Today, President Toomas Hendrik Ilves and his wife Evelin Ilves will be heading to a formal visit to Russia, where they will participate in the Fifth World Congress of Finno-Ugric nations that will take place in Hantõ-Mansiisk in Western Siberia. During the course of the event, Ilves will tomorrow meet Medvedev to discuss important matters from the points of view of both Estonia-Russia and the European Union and Russia relations, writes postimees.ee.

Prime Minister Andrus Ansip said that instead of Russia more attention should be paid to the Nordic states. “Our economic interests are still mainly connected with Finland and Sweden and the development of our relations with Finland and Sweden influences our economy far more than our relations with Russia,” he said.

Ansip added that Estonia still wishes to have good-neighbourly or pragmatic relations with all of its neighbours, which includes Russia.

Marko Mihkelson, the chairman of Riigikogu’s European Union matters commission, writes on his blog site that the success of the meeting depends on how willing Russia is to deal with all problems without connecting them to other matters, but he doesn’t seem to be very optimistic.

“Medvedev’s own actions and speeches have shown that in sensitive matters in Estonian-Russian relations, like Estonia’s citizenship policy or questions connected to the Second World War, he isn’t ready to behave constructively at all,” writes Mihkelson.

According to Mihkelson, it is clear that there is not much hope to solve the number of problems that have piled up during decades during one such meeting, the relations could improve only as the result of long-term efforts.

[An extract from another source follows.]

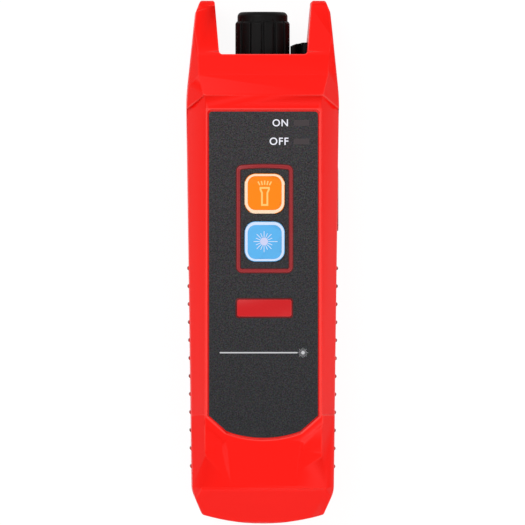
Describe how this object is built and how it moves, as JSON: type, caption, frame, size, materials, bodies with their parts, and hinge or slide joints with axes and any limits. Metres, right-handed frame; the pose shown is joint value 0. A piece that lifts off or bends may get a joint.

Minister of Foreign Affairs, Urmas Paet, said that Estonia is ready to tackle all subjects during the meeting. “It’s seen that in the last few years not all options have, unfortunately, been used and that mainly due to lack of will. I do not consider it normal that high level contacts between neighbouring countries are so rare,” Paet said in the governments press conference yesterday.

The director of International Centre for Defence Studies, Kadri Liik, isn’t expecting much from the meeting. According to her, the fact that the meeting will take place is valuable news as such meetings occur rarely, but what sort of a contact the presidents will have is more interesting than the outcome of the meeting.

According to Liig, it’s too much to hope that much information about the meeting will reach the public.

The ex-president of Estonia, Arnold Rüütel, said it’s not suitable for him to attempt to predict the possible outcomes of the meeting, but that he hopes for positive developments.


Before the world congress of Finno-Ugric nations, yet another summit between the European Union and Russia will take place in Hantõ-Mansiisk, during which both energy problems as well as Russia’s problems with Georgia will be discussed.